>> Start DATA SUPPLIED

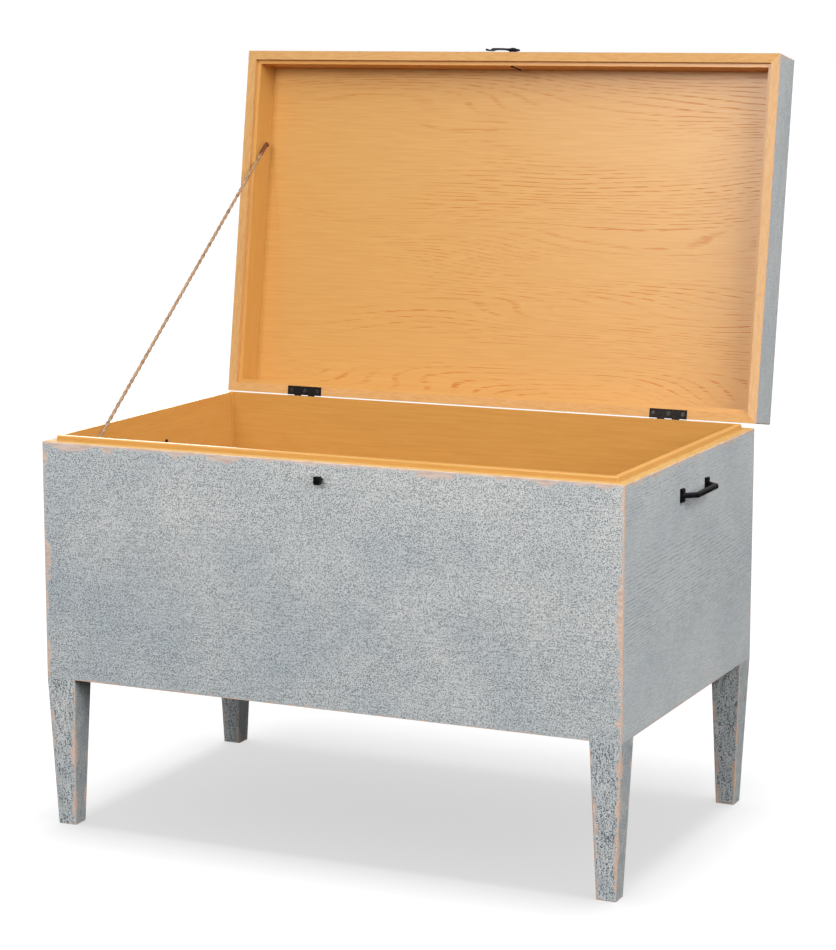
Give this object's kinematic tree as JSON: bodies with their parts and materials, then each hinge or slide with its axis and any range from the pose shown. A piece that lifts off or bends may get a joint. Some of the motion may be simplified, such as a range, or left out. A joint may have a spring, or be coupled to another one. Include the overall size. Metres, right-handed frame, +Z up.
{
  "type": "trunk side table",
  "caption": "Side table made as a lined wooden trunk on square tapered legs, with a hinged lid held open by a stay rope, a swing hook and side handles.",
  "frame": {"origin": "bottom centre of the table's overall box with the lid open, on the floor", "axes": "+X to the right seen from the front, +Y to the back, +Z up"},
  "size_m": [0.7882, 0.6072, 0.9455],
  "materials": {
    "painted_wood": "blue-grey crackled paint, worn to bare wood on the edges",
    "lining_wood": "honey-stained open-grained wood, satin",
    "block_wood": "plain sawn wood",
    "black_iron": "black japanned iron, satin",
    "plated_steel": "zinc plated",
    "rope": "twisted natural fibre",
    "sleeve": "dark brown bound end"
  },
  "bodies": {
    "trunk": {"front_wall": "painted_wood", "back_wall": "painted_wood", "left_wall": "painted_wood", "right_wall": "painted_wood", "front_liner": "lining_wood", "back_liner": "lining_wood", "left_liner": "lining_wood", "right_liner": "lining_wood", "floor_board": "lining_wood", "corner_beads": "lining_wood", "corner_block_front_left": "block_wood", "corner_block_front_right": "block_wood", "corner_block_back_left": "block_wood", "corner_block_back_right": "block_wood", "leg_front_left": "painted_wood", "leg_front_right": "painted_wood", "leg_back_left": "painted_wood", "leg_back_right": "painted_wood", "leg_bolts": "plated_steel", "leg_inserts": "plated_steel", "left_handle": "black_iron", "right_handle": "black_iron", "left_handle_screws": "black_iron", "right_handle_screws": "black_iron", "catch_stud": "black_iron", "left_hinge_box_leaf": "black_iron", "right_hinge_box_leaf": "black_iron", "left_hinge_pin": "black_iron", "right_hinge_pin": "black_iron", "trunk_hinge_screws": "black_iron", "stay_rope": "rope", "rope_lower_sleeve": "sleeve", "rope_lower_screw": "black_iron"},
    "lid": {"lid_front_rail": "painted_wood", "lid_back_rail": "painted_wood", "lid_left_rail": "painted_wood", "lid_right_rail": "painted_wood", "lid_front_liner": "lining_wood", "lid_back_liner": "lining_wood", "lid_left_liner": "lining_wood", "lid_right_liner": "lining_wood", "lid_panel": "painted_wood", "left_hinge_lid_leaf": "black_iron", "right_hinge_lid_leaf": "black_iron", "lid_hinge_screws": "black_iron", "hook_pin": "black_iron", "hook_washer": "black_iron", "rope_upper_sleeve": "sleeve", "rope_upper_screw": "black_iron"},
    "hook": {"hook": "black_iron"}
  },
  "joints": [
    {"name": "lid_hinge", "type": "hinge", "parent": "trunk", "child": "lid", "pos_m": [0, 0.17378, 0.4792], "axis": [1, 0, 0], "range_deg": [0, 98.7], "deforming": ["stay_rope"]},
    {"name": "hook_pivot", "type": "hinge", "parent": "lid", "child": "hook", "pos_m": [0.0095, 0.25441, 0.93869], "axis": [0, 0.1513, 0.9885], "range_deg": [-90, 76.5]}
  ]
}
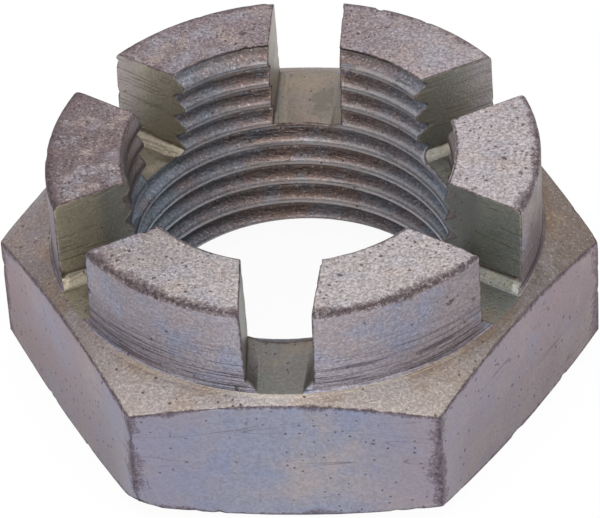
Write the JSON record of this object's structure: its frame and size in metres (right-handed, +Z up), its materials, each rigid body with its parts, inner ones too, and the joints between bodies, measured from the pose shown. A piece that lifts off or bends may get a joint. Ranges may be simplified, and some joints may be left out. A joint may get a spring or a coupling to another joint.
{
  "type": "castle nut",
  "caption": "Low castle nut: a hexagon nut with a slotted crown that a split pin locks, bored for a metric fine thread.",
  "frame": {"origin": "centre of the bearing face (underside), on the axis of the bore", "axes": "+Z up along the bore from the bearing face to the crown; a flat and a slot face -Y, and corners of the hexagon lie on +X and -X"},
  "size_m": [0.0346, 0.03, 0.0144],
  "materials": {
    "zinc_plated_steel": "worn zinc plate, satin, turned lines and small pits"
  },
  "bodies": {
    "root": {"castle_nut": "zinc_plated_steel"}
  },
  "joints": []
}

>> End DATA SUPPLIED

> _REQUIRED TASK_: The lines above should be duplicated exactly.

> _WRITTEN RESPONSE_:
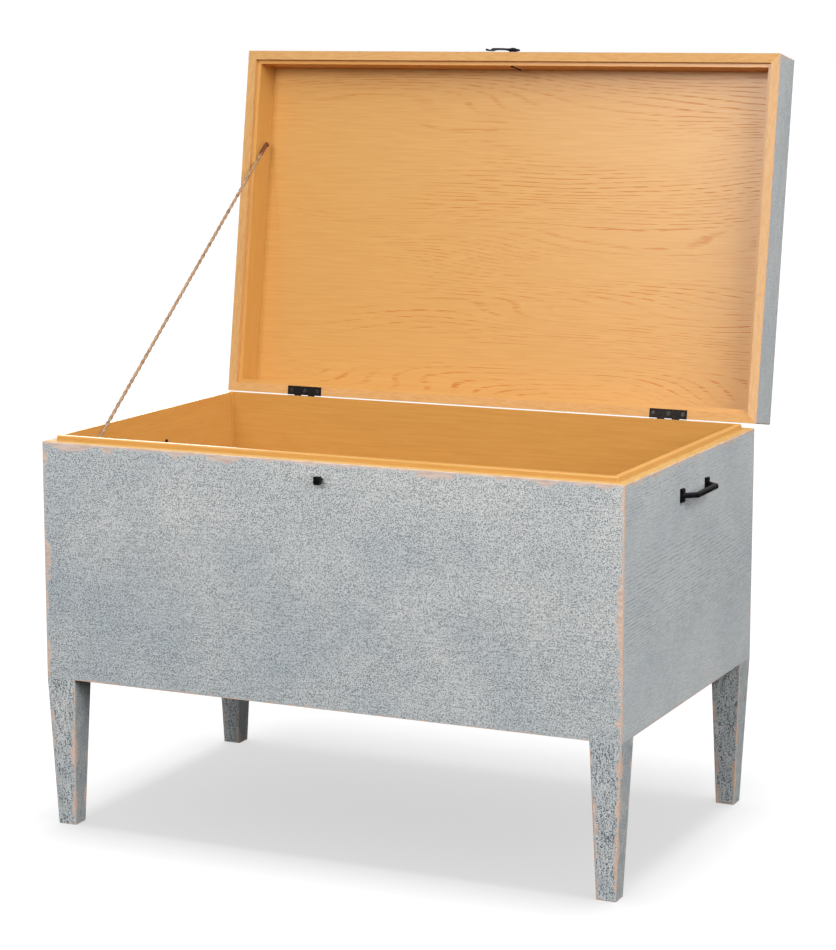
Give this object's kinematic tree as JSON: bodies with their parts and materials, then each hinge or slide with its axis and any range from the pose shown. A piece that lifts off or bends may get a joint. Some of the motion may be simplified, such as a range, or left out. A joint may have a spring, or be coupled to another one. Include the overall size. Metres, right-handed frame, +Z up.
{
  "type": "trunk side table",
  "caption": "Side table made as a lined wooden trunk on square tapered legs, with a hinged lid held open by a stay rope, a swing hook and side handles.",
  "frame": {"origin": "bottom centre of the table's overall box with the lid open, on the floor", "axes": "+X to the right seen from the front, +Y to the back, +Z up"},
  "size_m": [0.7882, 0.6072, 0.9455],
  "materials": {
    "painted_wood": "blue-grey crackled paint, worn to bare wood on the edges",
    "lining_wood": "honey-stained open-grained wood, satin",
    "block_wood": "plain sawn wood",
    "black_iron": "black japanned iron, satin",
    "plated_steel": "zinc plated",
    "rope": "twisted natural fibre",
    "sleeve": "dark brown bound end"
  },
  "bodies": {
    "trunk": {"front_wall": "painted_wood", "back_wall": "painted_wood", "left_wall": "painted_wood", "right_wall": "painted_wood", "front_liner": "lining_wood", "back_liner": "lining_wood", "left_liner": "lining_wood", "right_liner": "lining_wood", "floor_board": "lining_wood", "corner_beads": "lining_wood", "corner_block_front_left": "block_wood", "corner_block_front_right": "block_wood", "corner_block_back_left": "block_wood", "corner_block_back_right": "block_wood", "leg_front_left": "painted_wood", "leg_front_right": "painted_wood", "leg_back_left": "painted_wood", "leg_back_right": "painted_wood", "leg_bolts": "plated_steel", "leg_inserts": "plated_steel", "left_handle": "black_iron", "right_handle": "black_iron", "left_handle_screws": "black_iron", "right_handle_screws": "black_iron", "catch_stud": "black_iron", "left_hinge_box_leaf": "black_iron", "right_hinge_box_leaf": "black_iron", "left_hinge_pin": "black_iron", "right_hinge_pin": "black_iron", "trunk_hinge_screws": "black_iron", "stay_rope": "rope", "rope_lower_sleeve": "sleeve", "rope_lower_screw": "black_iron"},
    "lid": {"lid_front_rail": "painted_wood", "lid_back_rail": "painted_wood", "lid_left_rail": "painted_wood", "lid_right_rail": "painted_wood", "lid_front_liner": "lining_wood", "lid_back_liner": "lining_wood", "lid_left_liner": "lining_wood", "lid_right_liner": "lining_wood", "lid_panel": "painted_wood", "left_hinge_lid_leaf": "black_iron", "right_hinge_lid_leaf": "black_iron", "lid_hinge_screws": "black_iron", "hook_pin": "black_iron", "hook_washer": "black_iron", "rope_upper_sleeve": "sleeve", "rope_upper_screw": "black_iron"},
    "hook": {"hook": "black_iron"}
  },
  "joints": [
    {"name": "lid_hinge", "type": "hinge", "parent": "trunk", "child": "lid", "pos_m": [0, 0.17378, 0.4792], "axis": [1, 0, 0], "range_deg": [0, 98.7], "deforming": ["stay_rope"]},
    {"name": "hook_pivot", "type": "hinge", "parent": "lid", "child": "hook", "pos_m": [0.0095, 0.25441, 0.93869], "axis": [0, 0.1513, 0.9885], "range_deg": [-90, 76.5]}
  ]
}
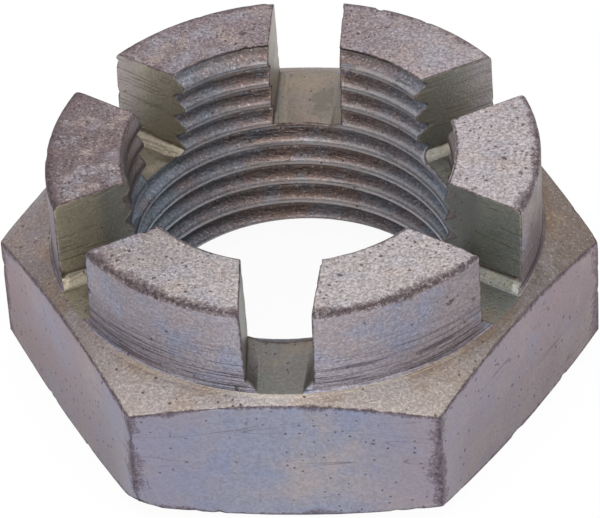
Write the JSON record of this object's structure: its frame and size in metres (right-handed, +Z up), its materials, each rigid body with its parts, inner ones too, and the joints between bodies, measured from the pose shown. A piece that lifts off or bends may get a joint. Ranges may be simplified, and some joints may be left out. A joint may get a spring or a coupling to another joint.
{
  "type": "castle nut",
  "caption": "Low castle nut: a hexagon nut with a slotted crown that a split pin locks, bored for a metric fine thread.",
  "frame": {"origin": "centre of the bearing face (underside), on the axis of the bore", "axes": "+Z up along the bore from the bearing face to the crown; a flat and a slot face -Y, and corners of the hexagon lie on +X and -X"},
  "size_m": [0.0346, 0.03, 0.0144],
  "materials": {
    "zinc_plated_steel": "worn zinc plate, satin, turned lines and small pits"
  },
  "bodies": {
    "root": {"castle_nut": "zinc_plated_steel"}
  },
  "joints": []
}